Please consider signing and sharing this petition for stronger animal cruelty laws in OH. The hope is for change not only in OH but all states. Your signature matters no matter where you live. What happened to Joseph is down right disgusting. For those of you who don't know, Joseph is a severely abused, neglected GSD. Thankfully a rescue group was able to get him and he is recovering.

https://www.change.org/petitions/th...nk&utm_medium=email&utm_source=share_petition


----------



## arby665 (Nov 21, 2012)

For those of you on Facebook you can look up the "Justice for Joseph" page.


----------



## arby665 (Nov 21, 2012)

As of now there are only 57 signatures needed to reach the goal of 30,000!


----------



## arby665 (Nov 21, 2012)

Joseph


----------



## selzer (May 7, 2005)

Even in Ohio, you are not allowed to leave a dog without food, water, or shelter tied to a tree. This guy broke the law and finally someone called and turned him in. 

I am not sure why we need to pass more laws, when what needs to happen is enforcement of the laws that are already on the books. The neighbors will have to answer to their higher power to watch the dog continue to suffer as well without doing something before the dog was in the state it was in.

ETA: for those who think I am always on the side of abusers, I suggested to our state's senator at a meeting of our dog club that we make animal cruelty a felony, and he said the answer is not to just make everything a felony. Well, I don't know if we will get any decent response from our legislature, if that is their attitude. Time to hand out the pitch forks and whips and get to gether a mob.


----------



## arby665 (Nov 21, 2012)

The whole idea of changes is to make the laws tougher and make this a felony. I was born and raised in Tiffin, OH and I never in my life saw an animal being treated like this. But suddenly we are seeing all these animal abuse cases in OH in the news. I don't think it is a new thing I think Joseph just helped get some news coverage and now the media is all over it and now OH is getting picked on. I don't know how anyone could just sit by and watch this happen. No, this isn't just a problem in OH. I'm now in AL and I've actually seen animals in rescue who went through this same type of ordeal. It is a problem everywhere and people need to be held accountable. We need to be the voice for those who have none. This needs to be a felony in every state.


----------



## Amet (Nov 14, 2013)

selzer said:


> Even in Ohio, you are not allowed to leave a dog without food, water, or shelter tied to a tree. This guy broke the law and finally someone called and turned him in.
> 
> I am not sure why we need to pass more laws, when what needs to happen is enforcement of the laws that are already on the books. The neighbors will have to answer to their higher power to watch the dog continue to suffer as well without doing something before the dog was in the state it was in.
> 
> ETA: for those who think I am always on the side of abusers, I suggested to our state's senator at a meeting of our dog club that we make animal cruelty a felony, and he said the answer is not to just make everything a felony. Well, I don't know if we will get any decent response from our legislature, if that is their attitude. Time to hand out the pitch forks and whips and get to gether a mob.

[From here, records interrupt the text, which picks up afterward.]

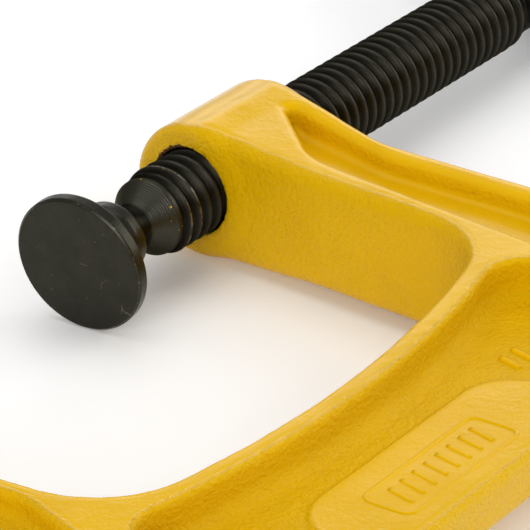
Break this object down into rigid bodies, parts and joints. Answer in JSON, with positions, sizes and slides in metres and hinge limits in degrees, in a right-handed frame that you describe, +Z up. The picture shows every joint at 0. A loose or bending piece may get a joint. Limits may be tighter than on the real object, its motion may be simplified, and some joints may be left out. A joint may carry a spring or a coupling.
{
  "type": "c clamp",
  "caption": "Yellow cast C-clamp with a T-section spine, black screw, tilted swivel pad and sliding tommy bar, lying on its side.",
  "frame": {"origin": "centre of the anvil face, on the screw axis", "axes": "+X along the screw axis from the anvil towards the handle; +Y out of the throat; +Z up, square to the flat of the frame, with the clamp lying on its side"},
  "size_m": [0.28, 0.1681, 0.0259],
  "materials": {
    "frame_enamel": "glossy yellow enamel on a sand casting",
    "screw_black_oxide": "black oxide, worn on the thread crests",
    "pad_black_oxide": "black oxide, faintly scratched",
    "bar_black_oxide": "black oxide",
    "cap_black_oxide": "black oxide"
  },
  "bodies": {
    "frame": {"frame": "frame_enamel"},
    "swivel_pad": {"swivel_pad": "pad_black_oxide"},
    "screw": {"screw": "screw_black_oxide"},
    "tommy_bar": {"tommy_bar": "bar_black_oxide", "bar_cap_left": "cap_black_oxide", "bar_cap_right": "cap_black_oxide"}
  },
  "joints": [
    {"name": "screw_travel", "type": "slide", "parent": "frame", "child": "swivel_pad", "axis": [-1, 0, 0], "range_m": [-0.02, 0.0784]},
    {"name": "screw_turn", "type": "hinge", "parent": "swivel_pad", "child": "screw", "pos_m": [0.0891, 0, 0], "axis": [-1, 0, 0], "range_deg": [-2483, 9733]},
    {"name": "bar_slide", "type": "slide", "parent": "screw", "child": "tommy_bar", "axis": [0, 1, 0], "range_m": [-0.0425, 0.0425]}
  ],
  "couplings": [
    {"joint": "screw_turn", "follows": "screw_travel", "rad_per_m": 2166.6}
  ]
}
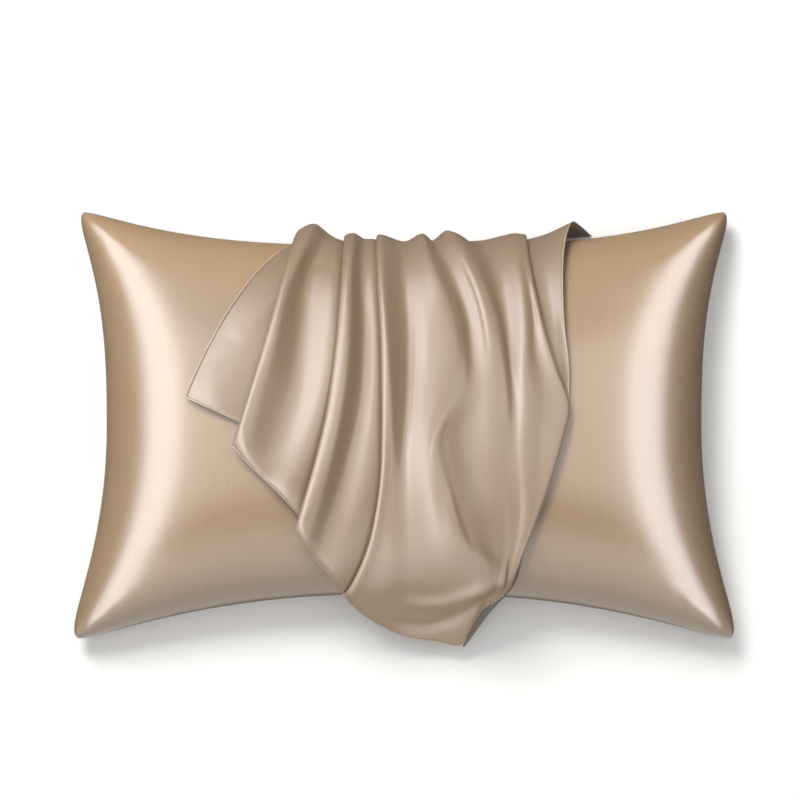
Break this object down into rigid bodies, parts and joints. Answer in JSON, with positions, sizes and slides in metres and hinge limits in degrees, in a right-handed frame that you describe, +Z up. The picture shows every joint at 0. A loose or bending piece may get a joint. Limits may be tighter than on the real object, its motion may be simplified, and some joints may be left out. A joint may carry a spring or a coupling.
{
  "type": "pillowcase draped over a pillow",
  "caption": "Loose satin pillowcase draped in soft folds over a pillow dressed in a matching satin case, lying on its back.",
  "frame": {"origin": "on the floor under the middle of the pillow, in its flat spot", "axes": "+X along the pillow's long sides, +Y to the far long side, +Z up, out of the pillow's face"},
  "size_m": [0.7436, 0.4928, 0.1911],
  "materials": {
    "draped_satin": "champagne satin weave with a silky sheen",
    "pillow_satin": "champagne satin weave with a silky sheen"
  },
  "bodies": {
    "root": {"draped_pillowcase": "draped_satin", "pillow": "pillow_satin"}
  },
  "joints": []
}
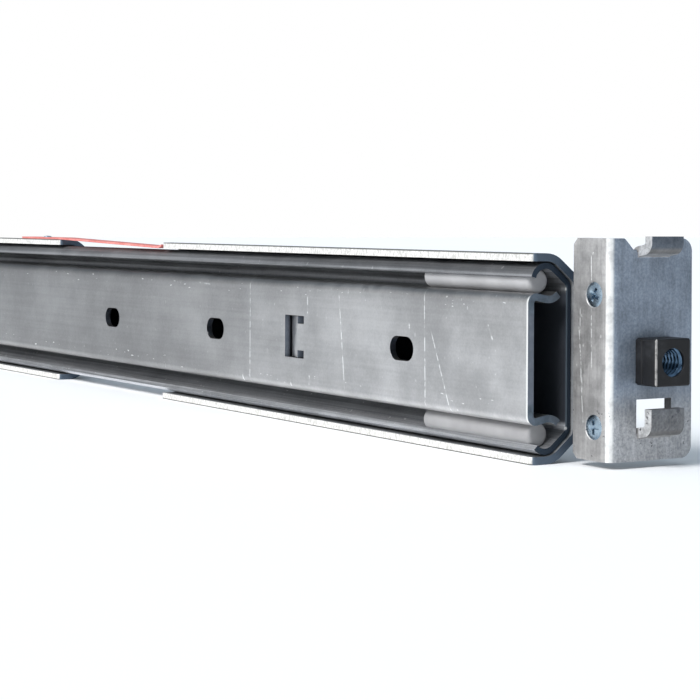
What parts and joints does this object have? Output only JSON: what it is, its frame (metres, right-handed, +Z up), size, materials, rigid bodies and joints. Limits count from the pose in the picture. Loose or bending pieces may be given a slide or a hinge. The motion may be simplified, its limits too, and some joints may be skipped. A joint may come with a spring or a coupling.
{
  "type": "sliding server rail",
  "caption": "Telescoping side rail for rack equipment: an inner member slides in a C-shaped outer member held by clamped sleeves with hooked end brackets.",
  "frame": {"origin": "axis of the front bracket's mounting thread, in the plane of the front flange's face", "axes": "+X forward along the rail, +Z up, -Y towards the server that the rail carries"},
  "size_m": [0.692, 0.0309, 0.0455],
  "materials": {
    "galvanised_sheet": "spangled zinc",
    "zinc_plated": "bright zinc",
    "dark_steel": "greased steel",
    "black_nose": "moulded",
    "white_nylon": "moulded",
    "lever_plastic": "moulded",
    "bumper_rubber": "matt",
    "red_paint": "satin"
  },
  "bodies": {
    "rail": {"outer_member": "galvanised_sheet", "front_sleeve": "galvanised_sheet", "sleeve_rivets": "zinc_plated", "front_bracket": "galvanised_sheet", "front_bracket_screws": "zinc_plated", "front_nose_block": "black_nose", "front_thread_insert": "zinc_plated", "upper_front_glide": "white_nylon", "lower_front_glide": "white_nylon", "clamp_studs": "zinc_plated", "clamp_washers": "zinc_plated", "clamp_nuts": "zinc_plated", "rear_bumper": "bumper_rubber"},
    "inner": {"inner_member": "galvanised_sheet", "upper_rear_glide": "white_nylon", "lower_rear_glide": "white_nylon", "lever_pivot": "dark_steel"},
    "lever": {"release_lever": "lever_plastic"},
    "rear": {"rear_sleeve": "galvanised_sheet", "rear_bracket": "galvanised_sheet", "rear_bracket_screws": "zinc_plated", "rear_nose_block": "black_nose", "rear_thread_insert": "zinc_plated", "tension_leaf": "red_paint", "leaf_rivet": "zinc_plated"}
  },
  "joints": [
    {"name": "inner_slide", "type": "slide", "parent": "rail", "child": "inner", "axis": [1, 0, 0], "range_m": [0, 0.455]},
    {"name": "lever_pivot", "type": "hinge", "parent": "inner", "child": "lever", "pos_m": [-0.5495, -0.0181, 0], "axis": [0, -1, 0], "range_deg": [0, 4.6], "stiffness_Nm_per_rad": 0.02, "springref_deg": -5.73},
    {"name": "rear_depth", "type": "slide", "parent": "rail", "child": "rear", "axis": [-1, 0, 0], "range_m": [0, 0.14]}
  ]
}
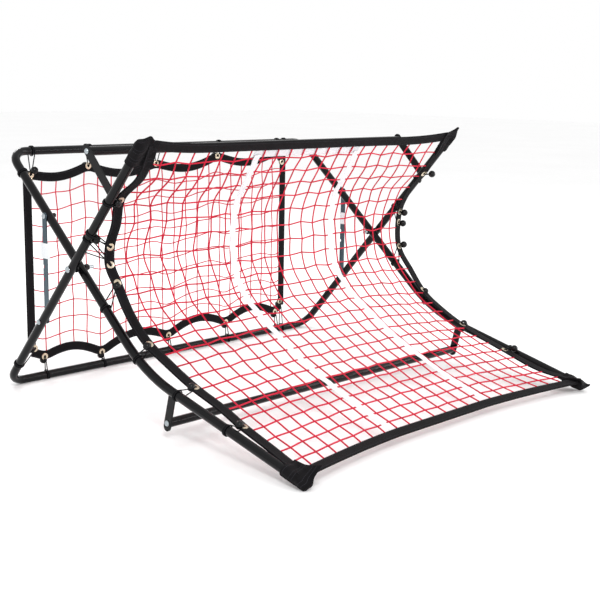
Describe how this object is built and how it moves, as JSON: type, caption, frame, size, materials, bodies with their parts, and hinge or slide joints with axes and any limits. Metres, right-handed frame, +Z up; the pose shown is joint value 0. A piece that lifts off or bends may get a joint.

With this site I can never read anything but the last page. It never allows it. Because of that the full story can't be followed, however I agree. Follow the **** laws that you created you elite assholes.


----------



## katdog5911 (Sep 24, 2011)

Signed....no animal should be treated this way. Any updates on how Joseph is doing?


----------



## Nikitta (Nov 10, 2011)

Signed. Now lets all go get this guy and tie him to a tree without shelter, food and water and let him suffer. He deserves it. That poor dog doesn't and never did.


----------



## arby665 (Nov 21, 2012)

The last I heard Joseph is still being treated for heartworm but is doing really well. He was moved to a foster home. He looks wonderful compared to the first picture of him. Thanks for signing!



katdog5911 said:


> Signed....no animal should be treated this way. Any updates on how Joseph is doing?


----------



## JoeyG (Nov 17, 2013)

Signed, I'd like 10 minutes with that dude... Some people don't even deserve a trial frankly


----------



## arby665 (Nov 21, 2012)

JoeyG said:


> Signed, I'd like 10 minutes with that dude... Some people don't even deserve a trial frankly


Agree.


----------



## Kayos and Havoc (Oct 17, 2002)

I have been following Joseph's story on fb and it sounds as if he is doing very well. 

Hpe this guy is prosecuted to the fullest extent of the law.


----------